GIVEN PROBLEM »
Reproduce the records below exactly as they appear.
>> Start DATASET RECORDS
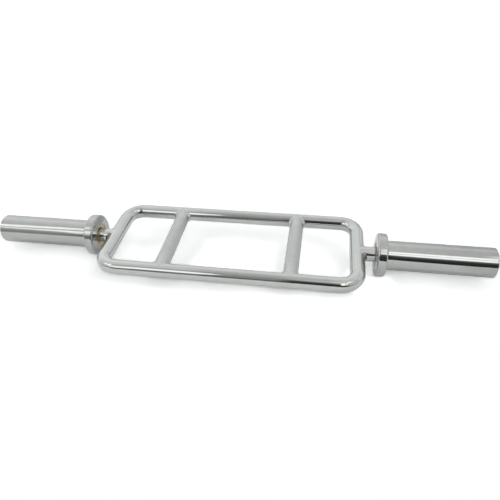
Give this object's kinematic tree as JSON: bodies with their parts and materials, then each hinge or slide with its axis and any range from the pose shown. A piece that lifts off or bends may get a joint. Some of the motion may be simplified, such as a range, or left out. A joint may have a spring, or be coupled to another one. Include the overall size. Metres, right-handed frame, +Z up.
{
  "type": "triceps bar",
  "caption": "Short triceps bar: a rounded rectangular rod frame with cross grips, and a free-spinning plate sleeve with a stop collar at each end.",
  "frame": {"origin": "on the floor under the middle of the bar, so the centre of the bounding box's bottom", "axes": "+X along the bar towards its right sleeve, +Z up; +Y points from the low front rail to the raised back rail"},
  "size_m": [0.864, 0.1768, 0.0728],
  "materials": {
    "chrome": "polished",
    "grip_chrome": "fine knurl, satin",
    "spindle_chrome": "polished",
    "zinc_steel": "zinc plated",
    "bronze": "oiled sintered bronze"
  },
  "bodies": {
    "frame": {"frame_loop": "chrome", "left_grip": "grip_chrome", "left_grip_front_weld": "chrome", "left_grip_back_weld": "chrome", "right_grip": "grip_chrome", "right_grip_front_weld": "chrome", "right_grip_back_weld": "chrome", "left_spindle": "spindle_chrome", "left_spindle_weld": "chrome", "left_thrust_washer": "zinc_steel", "left_end_washer": "zinc_steel", "left_lock_washer": "zinc_steel", "left_end_bolt": "zinc_steel", "right_spindle": "spindle_chrome", "right_spindle_weld": "chrome", "right_thrust_washer": "zinc_steel", "right_end_washer": "zinc_steel", "right_lock_washer": "zinc_steel", "right_end_bolt": "zinc_steel"},
    "left_plate_sleeve": {"left_collar": "chrome", "left_sleeve": "chrome", "left_inner_bushing": "bronze", "left_outer_bushing": "bronze"},
    "right_plate_sleeve": {"right_collar": "chrome", "right_sleeve": "chrome", "right_inner_bushing": "bronze", "right_outer_bushing": "bronze"}
  },
  "joints": [
    {"name": "left_sleeve_spin", "type": "hinge", "parent": "frame", "child": "left_plate_sleeve", "pos_m": [-0.34, 0, 0.0364], "axis": [-1, 0, 0], "continuous": true},
    {"name": "right_sleeve_spin", "type": "hinge", "parent": "frame", "child": "right_plate_sleeve", "pos_m": [0.34, 0, 0.0364], "axis": [1, 0, 0], "continuous": true}
  ]
}
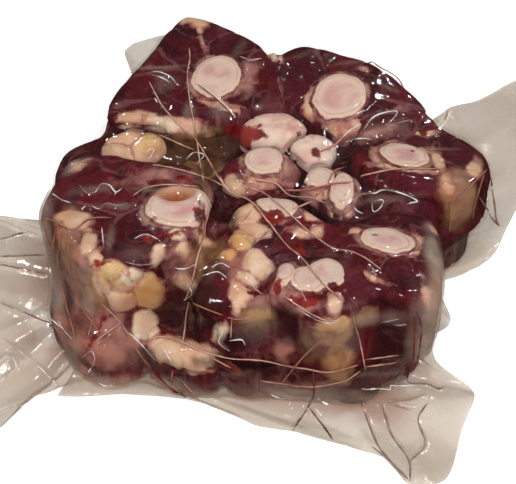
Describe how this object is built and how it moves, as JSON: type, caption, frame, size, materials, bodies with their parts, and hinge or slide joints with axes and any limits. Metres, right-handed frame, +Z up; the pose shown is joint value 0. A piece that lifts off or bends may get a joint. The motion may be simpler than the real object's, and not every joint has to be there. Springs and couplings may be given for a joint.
{
  "type": "vacuum-packed oxtail",
  "caption": "Block of raw sawn oxtail joints stood on end in layers and vacuum-packed in clear film, with loose wings of film round its foot.",
  "frame": {"origin": "under the middle of the outline, wings of film included, at the flat base the block stands on", "axes": "+Z up, +X to the right and +Y to the back as seen from the picture's side; the block's sides lie along X and Y"},
  "size_m": [0.3685, 0.2951, 0.0885],
  "materials": {
    "packed_meat": "dark red meat, cream fat and pink bone under clear glossy film"
  },
  "bodies": {
    "root": {"vacuum_pack": "packed_meat"}
  },
  "joints": []
}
>> End DATASET RECORDS
ANSWER FOR THIS EXERCISE »
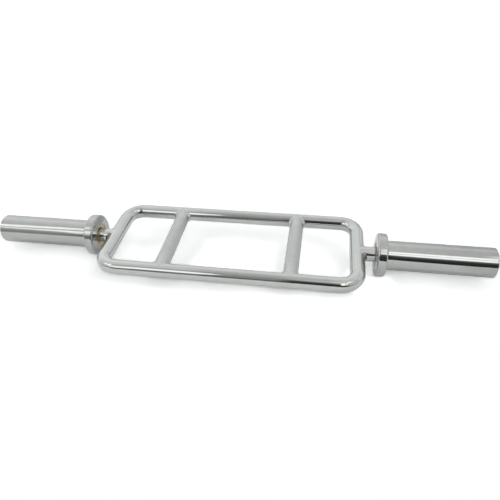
Give this object's kinematic tree as JSON: bodies with their parts and materials, then each hinge or slide with its axis and any range from the pose shown. A piece that lifts off or bends may get a joint. Some of the motion may be simplified, such as a range, or left out. A joint may have a spring, or be coupled to another one. Include the overall size. Metres, right-handed frame, +Z up.
{
  "type": "triceps bar",
  "caption": "Short triceps bar: a rounded rectangular rod frame with cross grips, and a free-spinning plate sleeve with a stop collar at each end.",
  "frame": {"origin": "on the floor under the middle of the bar, so the centre of the bounding box's bottom", "axes": "+X along the bar towards its right sleeve, +Z up; +Y points from the low front rail to the raised back rail"},
  "size_m": [0.864, 0.1768, 0.0728],
  "materials": {
    "chrome": "polished",
    "grip_chrome": "fine knurl, satin",
    "spindle_chrome": "polished",
    "zinc_steel": "zinc plated",
    "bronze": "oiled sintered bronze"
  },
  "bodies": {
    "frame": {"frame_loop": "chrome", "left_grip": "grip_chrome", "left_grip_front_weld": "chrome", "left_grip_back_weld": "chrome", "right_grip": "grip_chrome", "right_grip_front_weld": "chrome", "right_grip_back_weld": "chrome", "left_spindle": "spindle_chrome", "left_spindle_weld": "chrome", "left_thrust_washer": "zinc_steel", "left_end_washer": "zinc_steel", "left_lock_washer": "zinc_steel", "left_end_bolt": "zinc_steel", "right_spindle": "spindle_chrome", "right_spindle_weld": "chrome", "right_thrust_washer": "zinc_steel", "right_end_washer": "zinc_steel", "right_lock_washer": "zinc_steel", "right_end_bolt": "zinc_steel"},
    "left_plate_sleeve": {"left_collar": "chrome", "left_sleeve": "chrome", "left_inner_bushing": "bronze", "left_outer_bushing": "bronze"},
    "right_plate_sleeve": {"right_collar": "chrome", "right_sleeve": "chrome", "right_inner_bushing": "bronze", "right_outer_bushing": "bronze"}
  },
  "joints": [
    {"name": "left_sleeve_spin", "type": "hinge", "parent": "frame", "child": "left_plate_sleeve", "pos_m": [-0.34, 0, 0.0364], "axis": [-1, 0, 0], "continuous": true},
    {"name": "right_sleeve_spin", "type": "hinge", "parent": "frame", "child": "right_plate_sleeve", "pos_m": [0.34, 0, 0.0364], "axis": [1, 0, 0], "continuous": true}
  ]
}
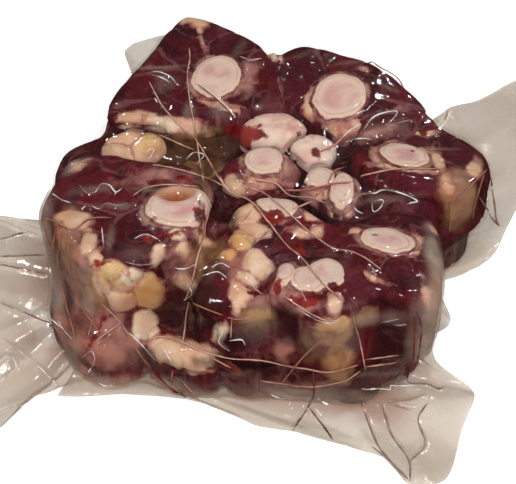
Describe how this object is built and how it moves, as JSON: type, caption, frame, size, materials, bodies with their parts, and hinge or slide joints with axes and any limits. Metres, right-handed frame, +Z up; the pose shown is joint value 0. A piece that lifts off or bends may get a joint. The motion may be simpler than the real object's, and not every joint has to be there. Springs and couplings may be given for a joint.
{
  "type": "vacuum-packed oxtail",
  "caption": "Block of raw sawn oxtail joints stood on end in layers and vacuum-packed in clear film, with loose wings of film round its foot.",
  "frame": {"origin": "under the middle of the outline, wings of film included, at the flat base the block stands on", "axes": "+Z up, +X to the right and +Y to the back as seen from the picture's side; the block's sides lie along X and Y"},
  "size_m": [0.3685, 0.2951, 0.0885],
  "materials": {
    "packed_meat": "dark red meat, cream fat and pink bone under clear glossy film"
  },
  "bodies": {
    "root": {"vacuum_pack": "packed_meat"}
  },
  "joints": []
}